● **TASK DIRECTIONS**
Your task is to quote the material that follows, in full and exactly.

Source records:
•••••

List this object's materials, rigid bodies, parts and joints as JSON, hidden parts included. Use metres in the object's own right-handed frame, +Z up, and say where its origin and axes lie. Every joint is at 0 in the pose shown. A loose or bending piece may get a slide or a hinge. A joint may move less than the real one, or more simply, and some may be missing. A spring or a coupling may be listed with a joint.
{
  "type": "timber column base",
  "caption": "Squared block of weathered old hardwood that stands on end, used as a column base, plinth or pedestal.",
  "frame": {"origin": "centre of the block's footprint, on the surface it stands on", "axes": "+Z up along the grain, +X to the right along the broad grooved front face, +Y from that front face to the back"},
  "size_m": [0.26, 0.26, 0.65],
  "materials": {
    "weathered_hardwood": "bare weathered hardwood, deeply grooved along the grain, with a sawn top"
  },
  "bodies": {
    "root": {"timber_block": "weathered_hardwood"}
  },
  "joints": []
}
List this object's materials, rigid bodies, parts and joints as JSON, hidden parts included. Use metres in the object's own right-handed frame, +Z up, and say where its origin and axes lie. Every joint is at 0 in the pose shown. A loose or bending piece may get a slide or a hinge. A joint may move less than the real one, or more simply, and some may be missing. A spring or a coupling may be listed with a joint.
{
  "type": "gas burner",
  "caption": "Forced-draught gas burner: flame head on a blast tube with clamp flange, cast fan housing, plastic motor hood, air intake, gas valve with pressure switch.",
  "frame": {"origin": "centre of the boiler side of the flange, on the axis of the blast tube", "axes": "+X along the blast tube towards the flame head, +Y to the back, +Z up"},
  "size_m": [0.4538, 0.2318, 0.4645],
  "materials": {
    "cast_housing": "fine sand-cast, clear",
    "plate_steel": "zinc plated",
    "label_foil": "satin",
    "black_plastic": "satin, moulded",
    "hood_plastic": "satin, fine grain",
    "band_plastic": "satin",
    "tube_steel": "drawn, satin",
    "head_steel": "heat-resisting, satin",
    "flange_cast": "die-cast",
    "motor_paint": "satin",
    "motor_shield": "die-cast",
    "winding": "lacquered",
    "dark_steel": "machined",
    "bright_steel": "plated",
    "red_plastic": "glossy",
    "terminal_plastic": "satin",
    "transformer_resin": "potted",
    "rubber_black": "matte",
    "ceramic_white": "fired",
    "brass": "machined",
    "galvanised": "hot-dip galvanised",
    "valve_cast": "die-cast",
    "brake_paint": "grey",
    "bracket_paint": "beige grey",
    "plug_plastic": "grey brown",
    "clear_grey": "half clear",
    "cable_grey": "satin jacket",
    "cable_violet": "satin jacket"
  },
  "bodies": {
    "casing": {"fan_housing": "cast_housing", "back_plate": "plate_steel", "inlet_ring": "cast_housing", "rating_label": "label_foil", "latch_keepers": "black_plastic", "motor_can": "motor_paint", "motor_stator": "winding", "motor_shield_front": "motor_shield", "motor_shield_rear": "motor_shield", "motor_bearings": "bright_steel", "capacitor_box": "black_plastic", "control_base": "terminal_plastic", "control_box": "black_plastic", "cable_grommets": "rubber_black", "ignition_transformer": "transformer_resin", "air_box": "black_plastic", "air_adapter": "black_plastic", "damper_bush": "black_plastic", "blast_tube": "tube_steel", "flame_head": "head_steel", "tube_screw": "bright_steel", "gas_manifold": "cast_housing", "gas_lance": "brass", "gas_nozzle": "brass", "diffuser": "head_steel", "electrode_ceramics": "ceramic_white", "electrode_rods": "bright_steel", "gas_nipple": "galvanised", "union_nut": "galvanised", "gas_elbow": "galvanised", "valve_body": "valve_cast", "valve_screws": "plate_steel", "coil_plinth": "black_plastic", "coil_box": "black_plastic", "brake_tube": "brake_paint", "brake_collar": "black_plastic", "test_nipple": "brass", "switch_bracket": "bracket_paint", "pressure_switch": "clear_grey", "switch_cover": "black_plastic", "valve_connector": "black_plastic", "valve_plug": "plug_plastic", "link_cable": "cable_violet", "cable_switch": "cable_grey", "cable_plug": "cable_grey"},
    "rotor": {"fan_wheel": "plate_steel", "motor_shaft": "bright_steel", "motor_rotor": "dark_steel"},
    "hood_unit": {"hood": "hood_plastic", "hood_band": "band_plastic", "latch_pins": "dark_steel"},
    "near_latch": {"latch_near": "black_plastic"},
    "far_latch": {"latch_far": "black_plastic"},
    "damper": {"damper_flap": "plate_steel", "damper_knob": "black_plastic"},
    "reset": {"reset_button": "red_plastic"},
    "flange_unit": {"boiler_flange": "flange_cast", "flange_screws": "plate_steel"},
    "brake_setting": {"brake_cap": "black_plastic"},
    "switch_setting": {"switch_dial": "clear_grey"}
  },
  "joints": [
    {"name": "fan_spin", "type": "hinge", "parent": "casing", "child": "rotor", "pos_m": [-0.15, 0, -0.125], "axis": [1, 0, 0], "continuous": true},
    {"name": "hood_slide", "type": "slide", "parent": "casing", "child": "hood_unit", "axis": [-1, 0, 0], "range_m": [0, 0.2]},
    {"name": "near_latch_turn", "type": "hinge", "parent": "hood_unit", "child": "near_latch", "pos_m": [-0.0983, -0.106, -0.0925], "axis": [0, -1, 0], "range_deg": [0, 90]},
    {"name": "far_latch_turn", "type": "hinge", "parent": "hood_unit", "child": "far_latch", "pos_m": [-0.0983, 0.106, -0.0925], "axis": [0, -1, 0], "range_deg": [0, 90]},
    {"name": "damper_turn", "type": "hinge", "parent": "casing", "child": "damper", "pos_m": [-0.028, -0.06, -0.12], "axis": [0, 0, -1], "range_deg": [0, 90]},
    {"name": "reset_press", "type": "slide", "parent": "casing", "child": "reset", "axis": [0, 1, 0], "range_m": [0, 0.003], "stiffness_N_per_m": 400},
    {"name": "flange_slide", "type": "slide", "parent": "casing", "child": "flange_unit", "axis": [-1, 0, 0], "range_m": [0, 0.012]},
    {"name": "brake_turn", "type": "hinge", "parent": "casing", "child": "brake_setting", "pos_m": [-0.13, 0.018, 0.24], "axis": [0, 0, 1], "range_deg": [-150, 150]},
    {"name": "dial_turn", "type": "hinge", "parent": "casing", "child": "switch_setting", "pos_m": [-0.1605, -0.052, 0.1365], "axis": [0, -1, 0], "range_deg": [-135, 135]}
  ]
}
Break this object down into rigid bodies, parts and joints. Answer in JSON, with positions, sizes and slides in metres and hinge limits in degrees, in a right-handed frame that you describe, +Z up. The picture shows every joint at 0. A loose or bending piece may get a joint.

•••••

● **ANSWER TO THE TASK**
List this object's materials, rigid bodies, parts and joints as JSON, hidden parts included. Use metres in the object's own right-handed frame, +Z up, and say where its origin and axes lie. Every joint is at 0 in the pose shown. A loose or bending piece may get a slide or a hinge. A joint may move less than the real one, or more simply, and some may be missing. A spring or a coupling may be listed with a joint.
{
  "type": "timber column base",
  "caption": "Squared block of weathered old hardwood that stands on end, used as a column base, plinth or pedestal.",
  "frame": {"origin": "centre of the block's footprint, on the surface it stands on", "axes": "+Z up along the grain, +X to the right along the broad grooved front face, +Y from that front face to the back"},
  "size_m": [0.26, 0.26, 0.65],
  "materials": {
    "weathered_hardwood": "bare weathered hardwood, deeply grooved along the grain, with a sawn top"
  },
  "bodies": {
    "root": {"timber_block": "weathered_hardwood"}
  },
  "joints": []
}
List this object's materials, rigid bodies, parts and joints as JSON, hidden parts included. Use metres in the object's own right-handed frame, +Z up, and say where its origin and axes lie. Every joint is at 0 in the pose shown. A loose or bending piece may get a slide or a hinge. A joint may move less than the real one, or more simply, and some may be missing. A spring or a coupling may be listed with a joint.
{
  "type": "gas burner",
  "caption": "Forced-draught gas burner: flame head on a blast tube with clamp flange, cast fan housing, plastic motor hood, air intake, gas valve with pressure switch.",
  "frame": {"origin": "centre of the boiler side of the flange, on the axis of the blast tube", "axes": "+X along the blast tube towards the flame head, +Y to the back, +Z up"},
  "size_m": [0.4538, 0.2318, 0.4645],
  "materials": {
    "cast_housing": "fine sand-cast, clear",
    "plate_steel": "zinc plated",
    "label_foil": "satin",
    "black_plastic": "satin, moulded",
    "hood_plastic": "satin, fine grain",
    "band_plastic": "satin",
    "tube_steel": "drawn, satin",
    "head_steel": "heat-resisting, satin",
    "flange_cast": "die-cast",
    "motor_paint": "satin",
    "motor_shield": "die-cast",
    "winding": "lacquered",
    "dark_steel": "machined",
    "bright_steel": "plated",
    "red_plastic": "glossy",
    "terminal_plastic": "satin",
    "transformer_resin": "potted",
    "rubber_black": "matte",
    "ceramic_white": "fired",
    "brass": "machined",
    "galvanised": "hot-dip galvanised",
    "valve_cast": "die-cast",
    "brake_paint": "grey",
    "bracket_paint": "beige grey",
    "plug_plastic": "grey brown",
    "clear_grey": "half clear",
    "cable_grey": "satin jacket",
    "cable_violet": "satin jacket"
  },
  "bodies": {
    "casing": {"fan_housing": "cast_housing", "back_plate": "plate_steel", "inlet_ring": "cast_housing", "rating_label": "label_foil", "latch_keepers": "black_plastic", "motor_can": "motor_paint", "motor_stator": "winding", "motor_shield_front": "motor_shield", "motor_shield_rear": "motor_shield", "motor_bearings": "bright_steel", "capacitor_box": "black_plastic", "control_base": "terminal_plastic", "control_box": "black_plastic", "cable_grommets": "rubber_black", "ignition_transformer": "transformer_resin", "air_box": "black_plastic", "air_adapter": "black_plastic", "damper_bush": "black_plastic", "blast_tube": "tube_steel", "flame_head": "head_steel", "tube_screw": "bright_steel", "gas_manifold": "cast_housing", "gas_lance": "brass", "gas_nozzle": "brass", "diffuser": "head_steel", "electrode_ceramics": "ceramic_white", "electrode_rods": "bright_steel", "gas_nipple": "galvanised", "union_nut": "galvanised", "gas_elbow": "galvanised", "valve_body": "valve_cast", "valve_screws": "plate_steel", "coil_plinth": "black_plastic", "coil_box": "black_plastic", "brake_tube": "brake_paint", "brake_collar": "black_plastic", "test_nipple": "brass", "switch_bracket": "bracket_paint", "pressure_switch": "clear_grey", "switch_cover": "black_plastic", "valve_connector": "black_plastic", "valve_plug": "plug_plastic", "link_cable": "cable_violet", "cable_switch": "cable_grey", "cable_plug": "cable_grey"},
    "rotor": {"fan_wheel": "plate_steel", "motor_shaft": "bright_steel", "motor_rotor": "dark_steel"},
    "hood_unit": {"hood": "hood_plastic", "hood_band": "band_plastic", "latch_pins": "dark_steel"},
    "near_latch": {"latch_near": "black_plastic"},
    "far_latch": {"latch_far": "black_plastic"},
    "damper": {"damper_flap": "plate_steel", "damper_knob": "black_plastic"},
    "reset": {"reset_button": "red_plastic"},
    "flange_unit": {"boiler_flange": "flange_cast", "flange_screws": "plate_steel"},
    "brake_setting": {"brake_cap": "black_plastic"},
    "switch_setting": {"switch_dial": "clear_grey"}
  },
  "joints": [
    {"name": "fan_spin", "type": "hinge", "parent": "casing", "child": "rotor", "pos_m": [-0.15, 0, -0.125], "axis": [1, 0, 0], "continuous": true},
    {"name": "hood_slide", "type": "slide", "parent": "casing", "child": "hood_unit", "axis": [-1, 0, 0], "range_m": [0, 0.2]},
    {"name": "near_latch_turn", "type": "hinge", "parent": "hood_unit", "child": "near_latch", "pos_m": [-0.0983, -0.106, -0.0925], "axis": [0, -1, 0], "range_deg": [0, 90]},
    {"name": "far_latch_turn", "type": "hinge", "parent": "hood_unit", "child": "far_latch", "pos_m": [-0.0983, 0.106, -0.0925], "axis": [0, -1, 0], "range_deg": [0, 90]},
    {"name": "damper_turn", "type": "hinge", "parent": "casing", "child": "damper", "pos_m": [-0.028, -0.06, -0.12], "axis": [0, 0, -1], "range_deg": [0, 90]},
    {"name": "reset_press", "type": "slide", "parent": "casing", "child": "reset", "axis": [0, 1, 0], "range_m": [0, 0.003], "stiffness_N_per_m": 400},
    {"name": "flange_slide", "type": "slide", "parent": "casing", "child": "flange_unit", "axis": [-1, 0, 0], "range_m": [0, 0.012]},
    {"name": "brake_turn", "type": "hinge", "parent": "casing", "child": "brake_setting", "pos_m": [-0.13, 0.018, 0.24], "axis": [0, 0, 1], "range_deg": [-150, 150]},
    {"name": "dial_turn", "type": "hinge", "parent": "casing", "child": "switch_setting", "pos_m": [-0.1605, -0.052, 0.1365], "axis": [0, -1, 0], "range_deg": [-135, 135]}
  ]
}
Break this object down into rigid bodies, parts and joints. Answer in JSON, with positions, sizes and slides in metres and hinge limits in degrees, in a right-handed frame that you describe, +Z up. The picture shows every joint at 0. A loose or bending piece may get a joint.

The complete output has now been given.